### Extracted information
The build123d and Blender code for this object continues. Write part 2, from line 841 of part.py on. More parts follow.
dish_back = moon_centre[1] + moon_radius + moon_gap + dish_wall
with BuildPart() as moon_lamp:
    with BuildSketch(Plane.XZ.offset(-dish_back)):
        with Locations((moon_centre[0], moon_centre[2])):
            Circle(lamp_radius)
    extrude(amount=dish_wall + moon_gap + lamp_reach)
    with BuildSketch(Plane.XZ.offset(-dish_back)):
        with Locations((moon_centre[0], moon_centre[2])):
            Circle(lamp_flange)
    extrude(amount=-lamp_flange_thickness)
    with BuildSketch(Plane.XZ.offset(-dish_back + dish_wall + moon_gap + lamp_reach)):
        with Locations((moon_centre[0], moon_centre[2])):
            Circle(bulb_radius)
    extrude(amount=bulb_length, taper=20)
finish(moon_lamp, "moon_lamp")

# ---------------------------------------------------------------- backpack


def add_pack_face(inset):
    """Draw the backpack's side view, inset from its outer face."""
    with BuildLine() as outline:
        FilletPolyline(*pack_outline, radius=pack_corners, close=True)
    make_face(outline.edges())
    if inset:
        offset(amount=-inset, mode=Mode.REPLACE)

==

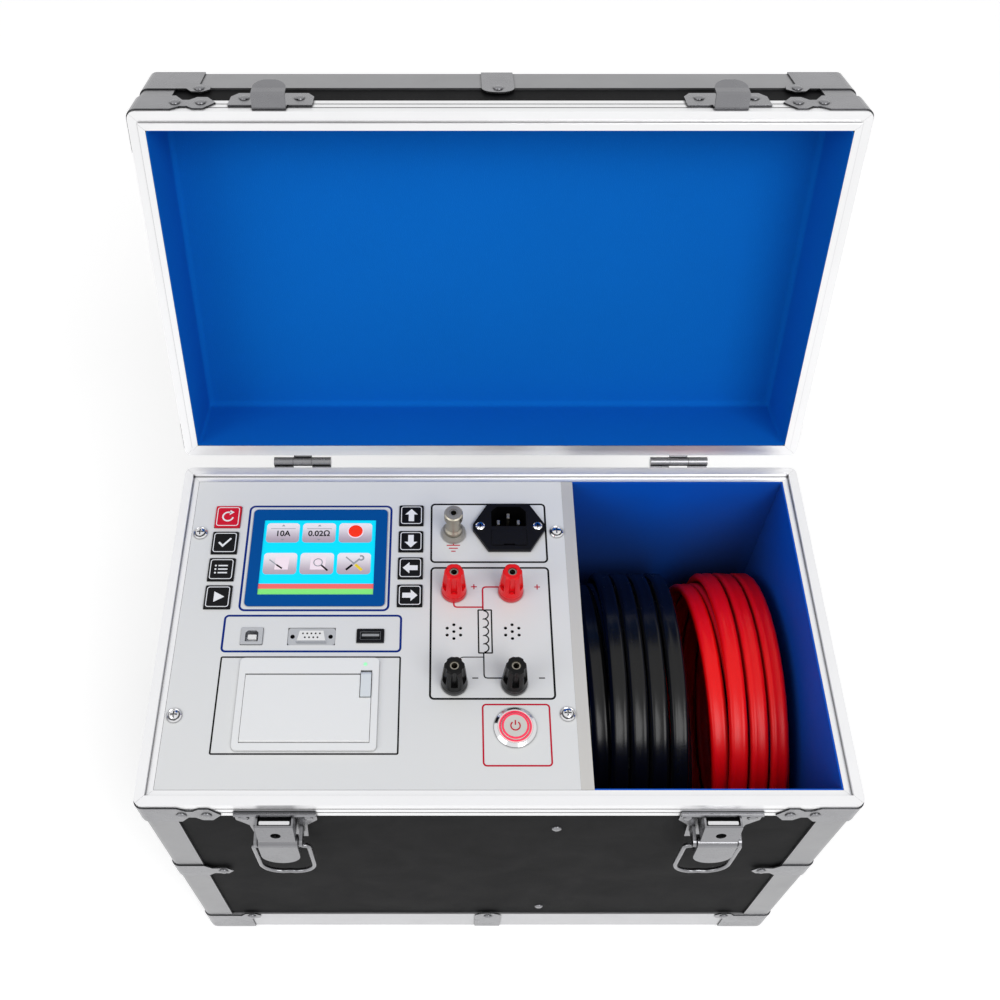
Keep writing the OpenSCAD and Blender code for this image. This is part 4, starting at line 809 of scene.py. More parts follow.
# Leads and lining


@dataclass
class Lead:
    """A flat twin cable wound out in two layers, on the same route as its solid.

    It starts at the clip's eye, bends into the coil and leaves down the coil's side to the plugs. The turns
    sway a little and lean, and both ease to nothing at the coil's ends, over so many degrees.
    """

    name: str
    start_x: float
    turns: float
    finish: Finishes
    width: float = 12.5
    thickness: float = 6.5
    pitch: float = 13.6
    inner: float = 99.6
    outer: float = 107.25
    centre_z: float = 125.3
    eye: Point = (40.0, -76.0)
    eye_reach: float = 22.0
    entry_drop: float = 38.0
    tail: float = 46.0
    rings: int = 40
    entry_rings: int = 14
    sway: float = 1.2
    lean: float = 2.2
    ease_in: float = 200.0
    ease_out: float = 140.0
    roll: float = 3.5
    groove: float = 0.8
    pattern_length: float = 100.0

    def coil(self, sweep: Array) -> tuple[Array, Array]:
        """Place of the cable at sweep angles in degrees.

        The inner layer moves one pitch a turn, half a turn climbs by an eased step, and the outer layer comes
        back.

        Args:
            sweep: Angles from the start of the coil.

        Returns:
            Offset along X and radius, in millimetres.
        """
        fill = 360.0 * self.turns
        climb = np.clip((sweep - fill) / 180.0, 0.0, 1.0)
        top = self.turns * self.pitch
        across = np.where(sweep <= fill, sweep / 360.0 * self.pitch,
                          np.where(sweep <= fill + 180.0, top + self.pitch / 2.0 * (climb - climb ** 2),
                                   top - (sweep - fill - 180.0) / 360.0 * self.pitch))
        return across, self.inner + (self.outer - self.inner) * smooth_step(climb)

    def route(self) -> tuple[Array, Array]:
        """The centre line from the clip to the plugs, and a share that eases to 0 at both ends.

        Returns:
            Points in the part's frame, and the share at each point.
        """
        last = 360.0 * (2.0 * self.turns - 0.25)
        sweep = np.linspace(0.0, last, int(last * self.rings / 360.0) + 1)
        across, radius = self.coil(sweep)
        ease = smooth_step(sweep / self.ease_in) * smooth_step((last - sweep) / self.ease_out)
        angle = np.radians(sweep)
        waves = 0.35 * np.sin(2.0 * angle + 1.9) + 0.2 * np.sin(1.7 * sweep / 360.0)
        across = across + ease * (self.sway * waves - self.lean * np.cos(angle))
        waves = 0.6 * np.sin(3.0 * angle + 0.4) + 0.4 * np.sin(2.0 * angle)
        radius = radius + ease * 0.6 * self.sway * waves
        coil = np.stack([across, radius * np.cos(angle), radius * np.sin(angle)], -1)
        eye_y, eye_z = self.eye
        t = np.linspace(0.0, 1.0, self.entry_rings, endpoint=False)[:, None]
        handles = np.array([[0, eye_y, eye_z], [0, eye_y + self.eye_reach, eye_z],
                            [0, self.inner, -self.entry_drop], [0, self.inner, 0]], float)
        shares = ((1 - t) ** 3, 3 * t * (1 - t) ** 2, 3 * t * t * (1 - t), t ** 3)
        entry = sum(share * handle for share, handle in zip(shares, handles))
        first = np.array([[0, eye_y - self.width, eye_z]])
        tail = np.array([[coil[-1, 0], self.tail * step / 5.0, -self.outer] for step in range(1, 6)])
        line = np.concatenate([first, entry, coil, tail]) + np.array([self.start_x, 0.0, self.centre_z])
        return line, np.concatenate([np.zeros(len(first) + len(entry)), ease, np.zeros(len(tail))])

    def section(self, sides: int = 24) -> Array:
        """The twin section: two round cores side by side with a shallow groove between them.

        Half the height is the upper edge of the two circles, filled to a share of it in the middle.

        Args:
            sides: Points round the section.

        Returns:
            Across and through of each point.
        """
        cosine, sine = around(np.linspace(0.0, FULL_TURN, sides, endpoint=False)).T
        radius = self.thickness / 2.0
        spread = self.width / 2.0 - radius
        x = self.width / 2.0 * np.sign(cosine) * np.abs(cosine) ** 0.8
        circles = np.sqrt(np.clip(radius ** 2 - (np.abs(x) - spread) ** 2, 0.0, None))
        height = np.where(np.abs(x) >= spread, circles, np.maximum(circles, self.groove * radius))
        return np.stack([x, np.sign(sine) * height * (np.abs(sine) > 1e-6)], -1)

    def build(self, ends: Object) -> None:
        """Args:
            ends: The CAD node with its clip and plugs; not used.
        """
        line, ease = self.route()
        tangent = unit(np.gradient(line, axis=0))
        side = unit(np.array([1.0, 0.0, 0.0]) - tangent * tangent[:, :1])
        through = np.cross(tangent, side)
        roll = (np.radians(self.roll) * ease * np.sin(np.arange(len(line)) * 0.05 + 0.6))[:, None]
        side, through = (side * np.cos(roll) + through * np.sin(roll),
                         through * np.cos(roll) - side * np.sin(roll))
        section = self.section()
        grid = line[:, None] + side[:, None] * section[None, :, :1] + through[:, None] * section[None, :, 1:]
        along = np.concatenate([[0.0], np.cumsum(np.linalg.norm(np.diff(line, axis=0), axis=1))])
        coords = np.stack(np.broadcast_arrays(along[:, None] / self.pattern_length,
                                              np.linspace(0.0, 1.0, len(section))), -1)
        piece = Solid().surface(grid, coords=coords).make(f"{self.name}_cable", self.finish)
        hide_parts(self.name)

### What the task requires
Nothing but the lines from the line that contains "Keep writing the" through the line that contains "pattern_length: float = 100.0" should be given again, each exactly as it stands, both ends included.

### Solution
Keep writing the OpenSCAD and Blender code for this image. This is part 4, starting at line 809 of scene.py. More parts follow.
# Leads and lining


@dataclass
class Lead:
    """A flat twin cable wound out in two layers, on the same route as its solid.

    It starts at the clip's eye, bends into the coil and leaves down the coil's side to the plugs. The turns
    sway a little and lean, and both ease to nothing at the coil's ends, over so many degrees.
    """

    name: str
    start_x: float
    turns: float
    finish: Finishes
    width: float = 12.5
    thickness: float = 6.5
    pitch: float = 13.6
    inner: float = 99.6
    outer: float = 107.25
    centre_z: float = 125.3
    eye: Point = (40.0, -76.0)
    eye_reach: float = 22.0
    entry_drop: float = 38.0
    tail: float = 46.0
    rings: int = 40
    entry_rings: int = 14
    sway: float = 1.2
    lean: float = 2.2
    ease_in: float = 200.0
    ease_out: float = 140.0
    roll: float = 3.5
    groove: float = 0.8
    pattern_length: float = 100.0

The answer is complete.